The researchers found that 99 percent of the transitions in a high-deforestation scenario are caused by these cascading effects. It is a continental-scale house of cards. A local fire in one region isn’t just a local problem. It is a drought-delivery system for a forest a thousand miles downwind. These cascades are self-amplifying, meaning once the first few dominos fall, the forest starts to consume itself regardless of what happens with emissions elsewhere.

The 1.5 Degree Death Trap

Why did the safe threshold drop so drastically? Previous models often looked at global warming in isolation. They ignored the fact that humans are actively tearing at the forest’s edges while the planet heats up. When you factor in land use, the Amazon’s resilience essentially disappears.

The data shows that southern and southeastern parts of the forest are currently at the limit of their physiological capacity to handle water stress. Trees have adapted to survive dry spells with deeper roots and stored trunk moisture, but these survival strategies are being outpaced by the intensity of modern droughts.
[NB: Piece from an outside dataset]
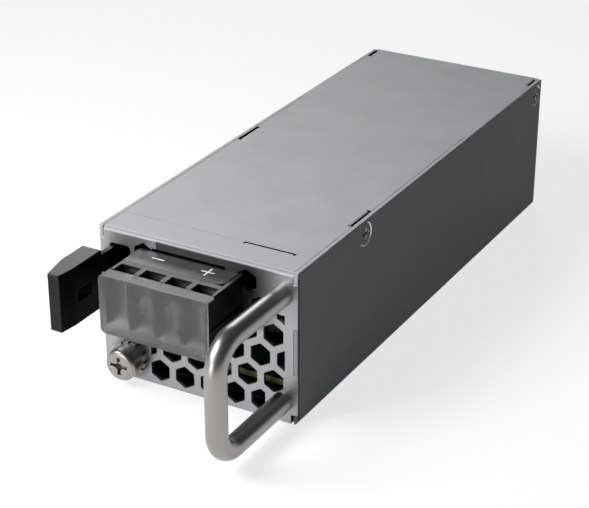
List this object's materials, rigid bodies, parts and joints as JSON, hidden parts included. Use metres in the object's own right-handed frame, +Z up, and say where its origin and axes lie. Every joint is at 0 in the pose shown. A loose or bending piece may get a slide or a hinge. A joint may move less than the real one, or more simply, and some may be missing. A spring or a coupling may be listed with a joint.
{
  "type": "rack power supply",
  "caption": "Slide-in rack power supply: long sheet-metal case, pierced front panel, bent-rod handle, latch lever and covered terminal block.",
  "frame": {"origin": "centre of the case's underside", "axes": "+X to the right as seen from the front, +Y from the front panel to the rear, +Z up"},
  "size_m": [0.0564, 0.1868, 0.04],
  "materials": {
    "case_metal": "satin grey metallic coat on folded sheet",
    "panel_metal": "satin light grey coat",
    "handle_steel": "satin stainless rod",
    "plated_steel": "nickel-plated screws and washers",
    "spring_steel": "bare spring wire",
    "black_plastic": "fine moulded texture",
    "marker_plastic": "smooth satin",
    "frosted_plastic": "frosted, lets light through",
    "tinned_copper": "tin-plated copper",
    "board_green": "solder mask over glass laminate",
    "gold_contact": "hard gold plate",
    "dark_film": "dull insulating film",
    "ferrite": "sintered ferrite, matt",
    "copper_wire": "enamelled copper",
    "yellow_tape": "polyester winding tape",
    "capacitor_sleeve": "shrunk sleeve",
    "film_capacitor": "dipped plastic box",
    "heatsink_aluminium": "extruded, bare",
    "device_epoxy": "moulded epoxy",
    "fuse_ceramic": "glazed ceramic"
  },
  "bodies": {
    "case": {"block_screws": "plated_steel", "board_screws": "plated_steel", "bulk_capacitors": "capacitor_sleeve", "chassis": "case_metal", "control_board": "board_green", "control_chips": "device_epoxy", "control_header": "black_plastic", "cover_screws_left": "case_metal", "cover_screws_right": "case_metal", "edge_contacts": "gold_contact", "filter_capacitors": "film_capacitor", "filter_core": "ferrite", "filter_winding": "copper_wire", "front_panel": "panel_metal", "fuse_caps": "plated_steel", "ground_nut": "plated_steel", "handle": "handle_steel", "handle_screws": "plated_steel", "input_fuse": "fuse_ceramic", "insulating_sheet": "dark_film", "latch_bracket": "case_metal", "latch_pin": "plated_steel", "latch_spring": "spring_steel", "main_board": "board_green", "negative_busbar": "tinned_copper", "output_capacitors": "capacitor_sleeve", "output_choke_core": "ferrite", "output_choke_winding": "copper_wire", "positive_busbar": "tinned_copper", "primary_heatsink": "heatsink_aluminium", "primary_transistors": "device_epoxy", "rear_panel": "case_metal", "rectifiers": "device_epoxy", "secondary_heatsink": "heatsink_aluminium", "standoffs": "plated_steel", "terminal_block": "black_plastic", "terminal_marker": "marker_plastic", "top_cover": "case_metal", "transformer_core": "ferrite", "transformer_winding": "yellow_tape"},
    "latch": {"latch_lever": "black_plastic"},
    "terminal_guard": {"terminal_cover": "frosted_plastic"},
    "negative_clamping": {"negative_clamp": "plated_steel"},
    "negative_screw": {"negative_screw": "plated_steel"},
    "positive_clamping": {"positive_clamp": "plated_steel"},
    "positive_screw": {"positive_screw": "plated_steel"},
    "ground_washers": {"ground_washer": "plated_steel", "ground_lock_washer": "plated_steel"},
    "ground_screw": {"ground_screw": "plated_steel"}
  },
  "joints": [
    {"name": "latch_press", "type": "hinge", "parent": "case", "child": "latch", "pos_m": [-0.0224, -0.0275, 0.0291], "axis": [0, 0, 1], "range_deg": [0, 4.8], "stiffness_Nm_per_rad": 0.2, "springref_deg": -5.73, "deforming": ["latch_spring"]},
    {"name": "cover_slide", "type": "slide", "parent": "case", "child": "terminal_guard", "axis": [0, -1, 0], "range_m": [0, 0.012]},
    {"name": "negative_travel", "type": "slide", "parent": "case", "child": "negative_clamping", "axis": [0, -1, 0], "range_m": [0, 0.001]},
    {"name": "negative_turn", "type": "hinge", "parent": "negative_clamping", "child": "negative_screw", "pos_m": [-0.00476, -0.0845, 0.03], "axis": [0, -1, 0], "range_deg": [0, 720]},
    {"name": "positive_travel", "type": "slide", "parent": "case", "child": "positive_clamping", "axis": [0, -1, 0], "range_m": [0, 0.001]},
    {"name": "positive_turn", "type": "hinge", "parent": "positive_clamping", "child": "positive_screw", "pos_m": [0.00226, -0.0845, 0.03], "axis": [0, -1, 0], "range_deg": [0, 720]},
    {"name": "ground_travel", "type": "slide", "parent": "case", "child": "ground_washers", "axis": [0, -1, 0], "range_m": [0, 0.0028]},
    {"name": "ground_turn", "type": "hinge", "parent": "ground_washers", "child": "ground_screw", "pos_m": [-0.01925, -0.0765, 0.006], "axis": [0, -1, 0], "range_deg": [0, 1440]}
  ],
  "couplings": [
    {"joint": "negative_turn", "follows": "negative_travel", "rad_per_m": 12566},
    {"joint": "positive_turn", "follows": "positive_travel", "rad_per_m": 12566},
    {"joint": "ground_turn", "follows": "ground_travel", "rad_per_m": 8975}
  ]
}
By the time global warming hits 3.7 to 4.0 degrees, even a perfectly protected Amazon loses stability across a third of its area. With current levels of deforestation, we hit that same danger zone at just 1.5 degrees.

The Cost of Silence

You might think this is a problem for remote indigenous communities or wildlife, but the fallout will hit your plate and your wallet. The moisture the Amazon generates doesn’t stay in the basin. It is exported to downwind regions including southern Brazil, Bolivia, Paraguay, and Argentina, some of the most intensive agricultural zones on the planet.

If the Amazon transitions to a degraded state, it threatens regional water security and crop yields for millions of people. The forest is also shifting from a carbon sink, something that cleans our atmosphere, into a carbon source. We are losing our best natural defense against climate change at the exact moment we need it most.

The Arc of Restoration

The researchers are blunt: we have reached the last chance for meaningful action. But the data also offers something. Just as deforestation creates a downward spiral, restoring degraded forests can act as a shield against further collapse.

Brazil’s plans for an Arc of Restoration, reclaiming 12 million hectares of forest, isn’t just an environmental gesture. It is a survival calculation. We have the tools to limit warming and halt the chainsaws. But if we keep waiting for a clearer signal, we may find that the moisture recycling network has already come apart, leaving behind a dry, silent landscape that no amount of rain can bring back.